WCAとCPBが最終的に活動を終えようという判断をする要因の一つにも、また別の「官のカベ」の存在が指摘される。新型コロナウイルス感染期間に両団体への資金需要も低下したが、そうした中で公的金融機関の日本金融公庫が低利のNPO融資を拡充し、NPOバンクから借り手を奪い取ったとの見方もある。公的金融が自らの存在感を政治にアピールするため、リスクや採算を度外視して、NPO融資の積み上げに走ったことで民間のNPOバンクへの資金需要の減速をあおった可能性があるのだ。
米欧では、市民の手によるコミュニティバンク、環境・社会バンク等の活動の歴史は長い。特に米国では、財務省がファンドを設立し、活動実績のいいコミュニティバンク(コミュニティ開発金融イニシアティブ=CDFI)に公的ファンドから補助金を提供するなど、政府が明確に市民金融を支援する仕組みをとっている。米財務省ファンドの認定を得たCDFI機関への出資金は非課税となることから、政府補助金に加えて、投資ファンド等がCDFIへ出資するインセンティブも導入されている。
欧州でも、コミュニティベースの協同組合型の金融機関がドイツ、フランス、オランダなどで活発に活動している。金融は市民活動と密接に連携したものであり、市民一人ひとりが自らの資金をコミュニティ活動に投じる仕組みは、非営利、営利の金融の垣根を越えて定着している。
米欧の実態と比べ、護送船団行政の維持を最優先とするこの国の金融行政自体が「市民金融」にとっての「カベ」になっている点は今も変わらないようだ。金融庁は、ここ数年、「インパクト投資」に力を入れ、行政主導で同投資の基本的指針等を公表し、「世界初」と悦に入っている。

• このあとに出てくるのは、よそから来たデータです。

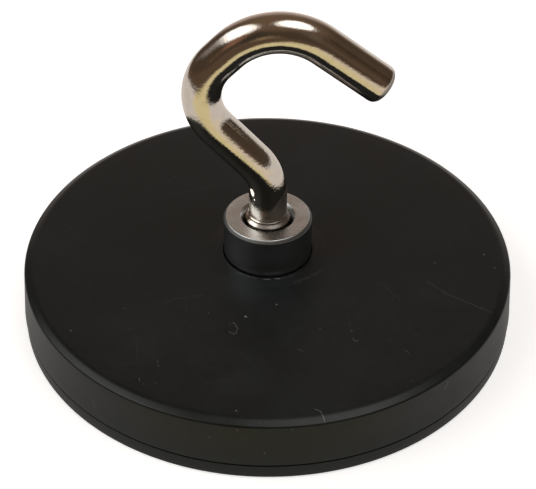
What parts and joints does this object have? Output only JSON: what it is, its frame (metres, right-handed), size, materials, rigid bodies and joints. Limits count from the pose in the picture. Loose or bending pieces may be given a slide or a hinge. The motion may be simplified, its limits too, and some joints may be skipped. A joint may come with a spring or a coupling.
{
  "type": "pot magnet",
  "caption": "Flat round rubber-covered magnet with a raised threaded steel boss and a bent round-bar hook screwed into it.",
  "frame": {"origin": "centre of the magnet face, where the part stands", "axes": "+Z out of the rubber back along the boss and the hook's shank; the hook is bent in the XZ plane with its free arm towards +X"},
  "size_m": [0.066, 0.066, 0.0438],
  "materials": {
    "pad_rubber": "matte moulded black rubber",
    "cover_rubber": "matte moulded black rubber, lightly scuffed and dusty",
    "plate_steel": "plain cold-rolled steel",
    "zinc_steel": "turned steel, zinc plated, fine turning marks",
    "polished_nickel": "bright nickel plate on bent wire",
    "magnet_nickel": "bright nickel plate"
  },
  "bodies": {
    "root": {"face_pad": "pad_rubber", "rubber_cover": "cover_rubber", "backing_plate": "plate_steel", "threaded_boss": "zinc_steel", "screw_hook": "polished_nickel", "magnet_outer_01": "magnet_nickel", "magnet_outer_02": "magnet_nickel", "magnet_outer_03": "magnet_nickel", "magnet_outer_04": "magnet_nickel", "magnet_outer_05": "magnet_nickel", "magnet_outer_06": "magnet_nickel", "magnet_outer_07": "magnet_nickel", "magnet_outer_08": "magnet_nickel", "magnet_outer_09": "magnet_nickel", "magnet_outer_10": "magnet_nickel", "magnet_outer_11": "magnet_nickel", "magnet_outer_12": "magnet_nickel", "magnet_inner_01": "magnet_nickel", "magnet_inner_02": "magnet_nickel", "magnet_inner_03": "magnet_nickel", "magnet_inner_04": "magnet_nickel", "magnet_inner_05": "magnet_nickel", "magnet_inner_06": "magnet_nickel"}
  },
  "joints": []
}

だが、官主導の「インパクト投資」のコンセプトは、過去20年以上にわたってわが国で実績されてきたNPOバンク等による市民金融とは大きく違う。詳細は省くが、金融庁が公表した「基本的指針」を読む限り、同庁が示す「インパクト投資」は「環境・社会分野に特化したベンチャーファンド」の提案でしかない。
もう一つ、両NPOバンクが活動終了を決意した資金の流れの変化として、社会分野の活動に対しても、クラウドファンディング等での「寄付資金」が流れる動きが表れた点も無視できない。資金を借り入れる側にすれば、返済しなければならない融資よりも、寄付資金の方が都合がいいのは間違いない。
そのため、同ファンディングを重視する資金需要者側は、資金使途先となるイベント・活動の有用性や重要性を、SNSを通して出資者にアピールする。「ともだち融資団」や、貸し手との「ひざ詰め」での説明会や、融資後の市民の視点でのモニタリング点検等を受け続けるよりも、寄付による資金調達は有利で効率的と判断されているのかもしれない。ただ、事業の資本相当分に充当される寄付ファンディングと、事業継続資金を提供し事業に伴走する融資ファイナンスとは、明らかに役割が異なる。
特にWCAやCPBが支援してきたコミュニティをベースとする医療・介護、障碍者・高齢者支援、食事サービス、リサイクル石鹸づくりなどの取り組みは、インパクト投資が想定する「『収益を前提とした』環境・社会的ベンチャーファンド」では支援しきれない。
現在も活動を続けている全国のNPOバンクには、引き続き頑張ってもらいたい。同時に、NPOバンクは一つの時代の流れを捉えた市民たちの活動だったが、市民の視点を盛り込んだ市民金融の手応えを生かして、コミュニティ主導の新たな金融の仕組みづくりを手掛けることが出来るかどうか。金融庁をはじめとした霞が関官僚たち自身の改革と、新たな政策力の発揮が問われている。